DATA SUPPLIED.

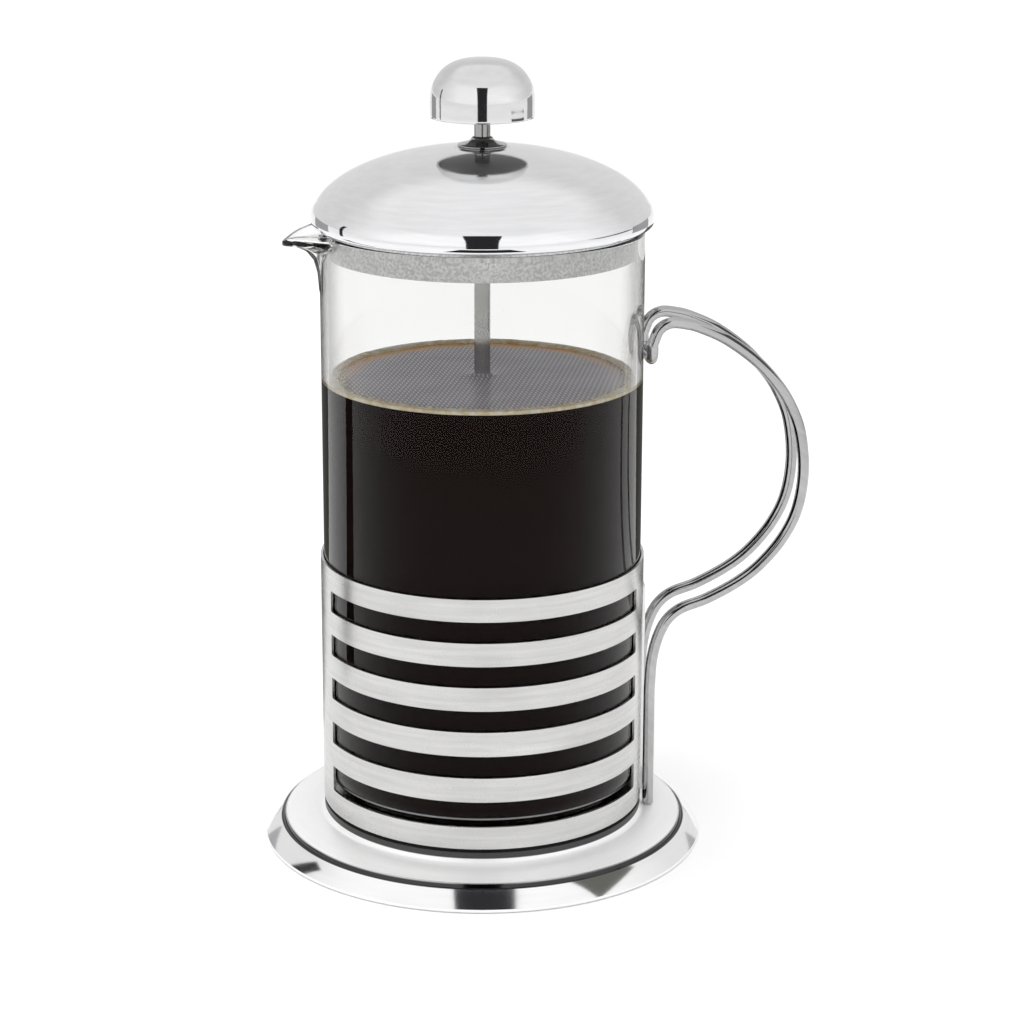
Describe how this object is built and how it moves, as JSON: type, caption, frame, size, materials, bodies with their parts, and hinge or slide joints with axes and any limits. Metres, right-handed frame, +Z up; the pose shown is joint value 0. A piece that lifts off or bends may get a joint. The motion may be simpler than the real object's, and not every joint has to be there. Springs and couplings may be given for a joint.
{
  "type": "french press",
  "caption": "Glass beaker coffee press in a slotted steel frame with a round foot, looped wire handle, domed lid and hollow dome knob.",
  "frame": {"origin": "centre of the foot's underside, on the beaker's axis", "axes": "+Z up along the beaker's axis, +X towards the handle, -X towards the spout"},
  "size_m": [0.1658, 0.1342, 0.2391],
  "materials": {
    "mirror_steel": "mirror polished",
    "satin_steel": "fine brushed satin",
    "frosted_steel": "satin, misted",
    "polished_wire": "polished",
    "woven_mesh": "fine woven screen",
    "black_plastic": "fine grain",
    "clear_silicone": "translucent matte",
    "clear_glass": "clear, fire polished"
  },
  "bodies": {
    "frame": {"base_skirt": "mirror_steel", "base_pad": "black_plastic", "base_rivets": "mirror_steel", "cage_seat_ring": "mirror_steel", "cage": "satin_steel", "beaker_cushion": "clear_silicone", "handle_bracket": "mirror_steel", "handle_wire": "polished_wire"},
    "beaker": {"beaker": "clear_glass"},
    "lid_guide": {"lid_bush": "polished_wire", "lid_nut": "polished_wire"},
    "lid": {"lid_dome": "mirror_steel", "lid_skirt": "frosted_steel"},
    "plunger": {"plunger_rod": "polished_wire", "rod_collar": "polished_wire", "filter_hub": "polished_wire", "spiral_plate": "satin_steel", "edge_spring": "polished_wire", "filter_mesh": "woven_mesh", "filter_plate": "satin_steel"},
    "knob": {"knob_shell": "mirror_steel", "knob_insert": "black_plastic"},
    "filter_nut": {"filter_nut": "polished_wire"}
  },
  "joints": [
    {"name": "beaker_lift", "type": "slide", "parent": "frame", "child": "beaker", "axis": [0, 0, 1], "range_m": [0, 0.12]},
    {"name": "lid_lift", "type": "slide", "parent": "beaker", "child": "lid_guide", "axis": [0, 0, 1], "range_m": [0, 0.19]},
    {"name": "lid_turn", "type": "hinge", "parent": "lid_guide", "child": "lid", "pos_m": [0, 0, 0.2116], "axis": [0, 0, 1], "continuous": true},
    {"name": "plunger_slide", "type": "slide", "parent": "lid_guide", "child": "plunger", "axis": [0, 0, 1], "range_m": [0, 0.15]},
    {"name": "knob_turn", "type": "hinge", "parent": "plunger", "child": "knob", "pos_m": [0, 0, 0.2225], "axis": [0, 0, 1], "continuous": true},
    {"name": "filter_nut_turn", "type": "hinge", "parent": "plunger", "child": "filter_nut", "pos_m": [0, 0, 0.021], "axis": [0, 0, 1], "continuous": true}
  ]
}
* * *
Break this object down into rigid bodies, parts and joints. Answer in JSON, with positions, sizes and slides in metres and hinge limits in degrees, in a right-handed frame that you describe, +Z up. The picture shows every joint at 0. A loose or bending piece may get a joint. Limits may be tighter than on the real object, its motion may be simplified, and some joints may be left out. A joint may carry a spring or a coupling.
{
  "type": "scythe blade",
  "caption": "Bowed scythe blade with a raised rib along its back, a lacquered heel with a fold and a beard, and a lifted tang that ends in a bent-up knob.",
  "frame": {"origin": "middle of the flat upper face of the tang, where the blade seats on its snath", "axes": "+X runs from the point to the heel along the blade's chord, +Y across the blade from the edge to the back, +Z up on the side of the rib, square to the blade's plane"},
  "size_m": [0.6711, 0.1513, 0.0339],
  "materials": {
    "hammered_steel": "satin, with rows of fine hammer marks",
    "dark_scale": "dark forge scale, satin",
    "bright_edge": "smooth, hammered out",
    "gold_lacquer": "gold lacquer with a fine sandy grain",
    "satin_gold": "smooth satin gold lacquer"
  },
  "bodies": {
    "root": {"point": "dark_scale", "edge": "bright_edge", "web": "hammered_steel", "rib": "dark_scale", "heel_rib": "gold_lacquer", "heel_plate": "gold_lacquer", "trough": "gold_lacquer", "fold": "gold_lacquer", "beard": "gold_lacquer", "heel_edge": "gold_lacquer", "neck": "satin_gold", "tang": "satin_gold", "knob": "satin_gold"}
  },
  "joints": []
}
==
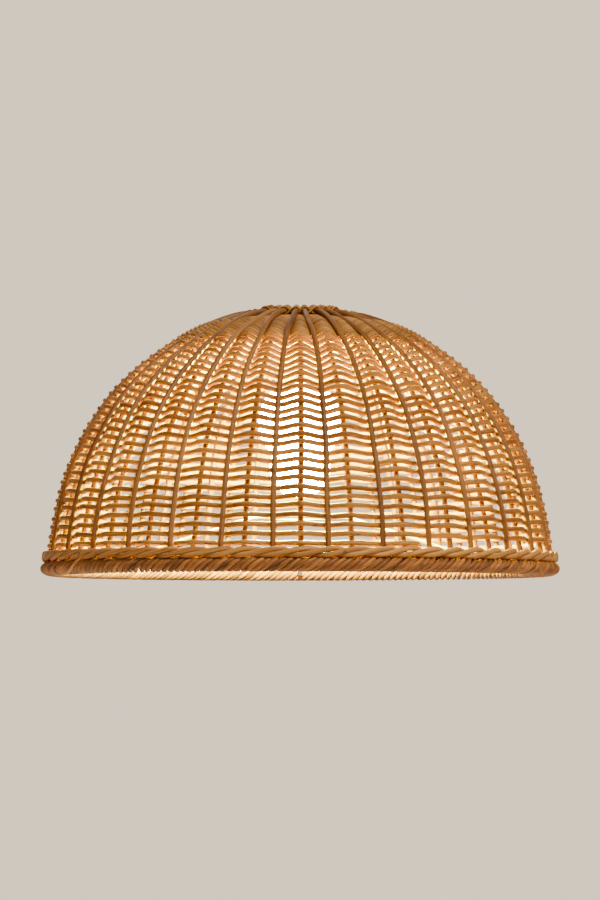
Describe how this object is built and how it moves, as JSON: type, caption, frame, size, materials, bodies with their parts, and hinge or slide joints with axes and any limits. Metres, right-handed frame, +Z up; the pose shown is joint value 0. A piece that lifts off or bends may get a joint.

DIRECTIONS. Of the lines in this listing, report how many contain the string "with", and give the number only.

ANSWER. 7